## start
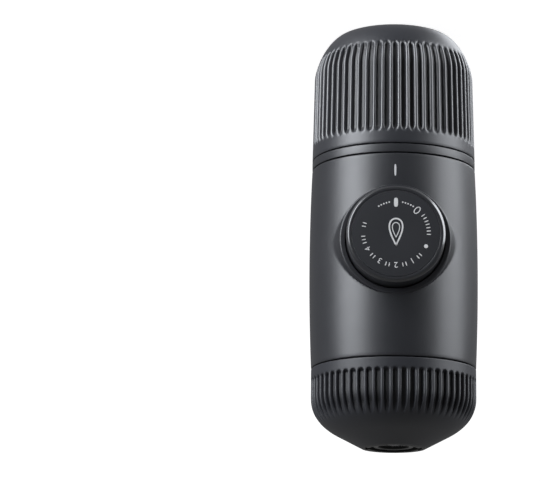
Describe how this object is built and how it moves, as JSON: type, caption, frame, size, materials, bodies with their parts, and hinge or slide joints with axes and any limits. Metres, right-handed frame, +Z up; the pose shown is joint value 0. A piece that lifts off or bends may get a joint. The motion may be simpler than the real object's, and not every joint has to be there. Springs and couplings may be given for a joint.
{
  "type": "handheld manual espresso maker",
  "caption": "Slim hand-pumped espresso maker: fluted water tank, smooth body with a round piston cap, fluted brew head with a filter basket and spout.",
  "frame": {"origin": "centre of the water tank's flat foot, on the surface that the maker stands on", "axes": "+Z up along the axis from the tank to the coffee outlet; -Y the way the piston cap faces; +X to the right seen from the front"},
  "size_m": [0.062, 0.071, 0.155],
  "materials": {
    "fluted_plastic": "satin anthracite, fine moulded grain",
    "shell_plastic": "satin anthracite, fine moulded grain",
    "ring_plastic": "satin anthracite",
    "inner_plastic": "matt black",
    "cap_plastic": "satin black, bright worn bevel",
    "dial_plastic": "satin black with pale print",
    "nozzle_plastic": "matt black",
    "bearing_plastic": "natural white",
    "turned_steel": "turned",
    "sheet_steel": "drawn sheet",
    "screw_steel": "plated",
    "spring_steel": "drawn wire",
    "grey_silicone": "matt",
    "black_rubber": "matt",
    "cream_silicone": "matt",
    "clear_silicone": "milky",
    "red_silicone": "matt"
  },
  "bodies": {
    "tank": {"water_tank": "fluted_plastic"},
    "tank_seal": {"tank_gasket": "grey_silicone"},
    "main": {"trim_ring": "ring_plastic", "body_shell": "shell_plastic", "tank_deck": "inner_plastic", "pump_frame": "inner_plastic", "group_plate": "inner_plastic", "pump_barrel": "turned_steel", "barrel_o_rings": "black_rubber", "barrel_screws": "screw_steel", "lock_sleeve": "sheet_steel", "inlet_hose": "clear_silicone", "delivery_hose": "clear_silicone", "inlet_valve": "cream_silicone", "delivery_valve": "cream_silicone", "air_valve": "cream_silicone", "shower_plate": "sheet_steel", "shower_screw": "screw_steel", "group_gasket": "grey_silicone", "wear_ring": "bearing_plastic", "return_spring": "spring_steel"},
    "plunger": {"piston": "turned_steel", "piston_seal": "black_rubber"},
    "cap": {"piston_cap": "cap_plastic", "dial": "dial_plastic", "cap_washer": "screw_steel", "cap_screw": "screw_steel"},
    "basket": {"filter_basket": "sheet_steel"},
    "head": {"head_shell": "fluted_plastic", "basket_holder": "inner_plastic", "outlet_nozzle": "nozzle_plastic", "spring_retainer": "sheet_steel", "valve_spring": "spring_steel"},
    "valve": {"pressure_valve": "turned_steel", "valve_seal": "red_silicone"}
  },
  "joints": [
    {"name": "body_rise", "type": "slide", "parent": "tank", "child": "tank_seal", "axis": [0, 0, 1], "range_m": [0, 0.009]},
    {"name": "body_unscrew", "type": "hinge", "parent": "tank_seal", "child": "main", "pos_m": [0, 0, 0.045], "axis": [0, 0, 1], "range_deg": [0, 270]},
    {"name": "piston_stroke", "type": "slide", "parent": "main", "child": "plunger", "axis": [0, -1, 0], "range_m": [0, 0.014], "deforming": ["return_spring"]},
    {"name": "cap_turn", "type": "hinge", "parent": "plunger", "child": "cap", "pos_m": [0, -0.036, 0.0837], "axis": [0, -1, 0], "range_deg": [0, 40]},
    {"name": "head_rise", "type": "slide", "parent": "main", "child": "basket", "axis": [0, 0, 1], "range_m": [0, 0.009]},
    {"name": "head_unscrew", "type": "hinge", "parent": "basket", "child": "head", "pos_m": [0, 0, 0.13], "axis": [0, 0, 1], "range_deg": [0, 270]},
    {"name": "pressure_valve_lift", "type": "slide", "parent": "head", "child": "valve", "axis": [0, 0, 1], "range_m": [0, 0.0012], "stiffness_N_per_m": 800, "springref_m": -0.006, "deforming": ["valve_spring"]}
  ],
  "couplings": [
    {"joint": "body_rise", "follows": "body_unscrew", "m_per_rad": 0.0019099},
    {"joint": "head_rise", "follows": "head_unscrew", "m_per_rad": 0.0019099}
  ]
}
## end
Goal of the exercise:
Would you reproduce the material above in full, exactly as given?

Response below:
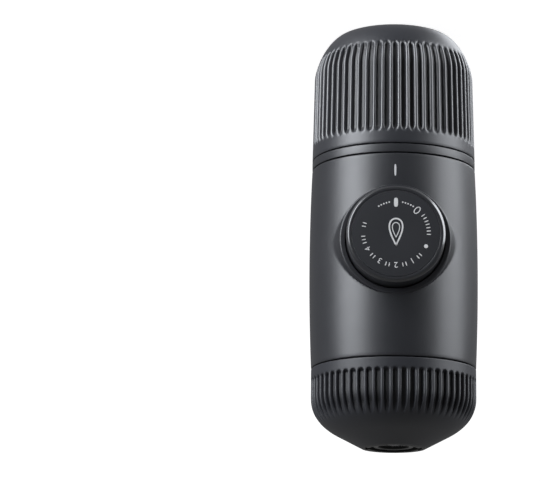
Describe how this object is built and how it moves, as JSON: type, caption, frame, size, materials, bodies with their parts, and hinge or slide joints with axes and any limits. Metres, right-handed frame, +Z up; the pose shown is joint value 0. A piece that lifts off or bends may get a joint. The motion may be simpler than the real object's, and not every joint has to be there. Springs and couplings may be given for a joint.
{
  "type": "handheld manual espresso maker",
  "caption": "Slim hand-pumped espresso maker: fluted water tank, smooth body with a round piston cap, fluted brew head with a filter basket and spout.",
  "frame": {"origin": "centre of the water tank's flat foot, on the surface that the maker stands on", "axes": "+Z up along the axis from the tank to the coffee outlet; -Y the way the piston cap faces; +X to the right seen from the front"},
  "size_m": [0.062, 0.071, 0.155],
  "materials": {
    "fluted_plastic": "satin anthracite, fine moulded grain",
    "shell_plastic": "satin anthracite, fine moulded grain",
    "ring_plastic": "satin anthracite",
    "inner_plastic": "matt black",
    "cap_plastic": "satin black, bright worn bevel",
    "dial_plastic": "satin black with pale print",
    "nozzle_plastic": "matt black",
    "bearing_plastic": "natural white",
    "turned_steel": "turned",
    "sheet_steel": "drawn sheet",
    "screw_steel": "plated",
    "spring_steel": "drawn wire",
    "grey_silicone": "matt",
    "black_rubber": "matt",
    "cream_silicone": "matt",
    "clear_silicone": "milky",
    "red_silicone": "matt"
  },
  "bodies": {
    "tank": {"water_tank": "fluted_plastic"},
    "tank_seal": {"tank_gasket": "grey_silicone"},
    "main": {"trim_ring": "ring_plastic", "body_shell": "shell_plastic", "tank_deck": "inner_plastic", "pump_frame": "inner_plastic", "group_plate": "inner_plastic", "pump_barrel": "turned_steel", "barrel_o_rings": "black_rubber", "barrel_screws": "screw_steel", "lock_sleeve": "sheet_steel", "inlet_hose": "clear_silicone", "delivery_hose": "clear_silicone", "inlet_valve": "cream_silicone", "delivery_valve": "cream_silicone", "air_valve": "cream_silicone", "shower_plate": "sheet_steel", "shower_screw": "screw_steel", "group_gasket": "grey_silicone", "wear_ring": "bearing_plastic", "return_spring": "spring_steel"},
    "plunger": {"piston": "turned_steel", "piston_seal": "black_rubber"},
    "cap": {"piston_cap": "cap_plastic", "dial": "dial_plastic", "cap_washer": "screw_steel", "cap_screw": "screw_steel"},
    "basket": {"filter_basket": "sheet_steel"},
    "head": {"head_shell": "fluted_plastic", "basket_holder": "inner_plastic", "outlet_nozzle": "nozzle_plastic", "spring_retainer": "sheet_steel", "valve_spring": "spring_steel"},
    "valve": {"pressure_valve": "turned_steel", "valve_seal": "red_silicone"}
  },
  "joints": [
    {"name": "body_rise", "type": "slide", "parent": "tank", "child": "tank_seal", "axis": [0, 0, 1], "range_m": [0, 0.009]},
    {"name": "body_unscrew", "type": "hinge", "parent": "tank_seal", "child": "main", "pos_m": [0, 0, 0.045], "axis": [0, 0, 1], "range_deg": [0, 270]},
    {"name": "piston_stroke", "type": "slide", "parent": "main", "child": "plunger", "axis": [0, -1, 0], "range_m": [0, 0.014], "deforming": ["return_spring"]},
    {"name": "cap_turn", "type": "hinge", "parent": "plunger", "child": "cap", "pos_m": [0, -0.036, 0.0837], "axis": [0, -1, 0], "range_deg": [0, 40]},
    {"name": "head_rise", "type": "slide", "parent": "main", "child": "basket", "axis": [0, 0, 1], "range_m": [0, 0.009]},
    {"name": "head_unscrew", "type": "hinge", "parent": "basket", "child": "head", "pos_m": [0, 0, 0.13], "axis": [0, 0, 1], "range_deg": [0, 270]},
    {"name": "pressure_valve_lift", "type": "slide", "parent": "head", "child": "valve", "axis": [0, 0, 1], "range_m": [0, 0.0012], "stiffness_N_per_m": 800, "springref_m": -0.006, "deforming": ["valve_spring"]}
  ],
  "couplings": [
    {"joint": "body_rise", "follows": "body_unscrew", "m_per_rad": 0.0019099},
    {"joint": "head_rise", "follows": "head_unscrew", "m_per_rad": 0.0019099}
  ]
}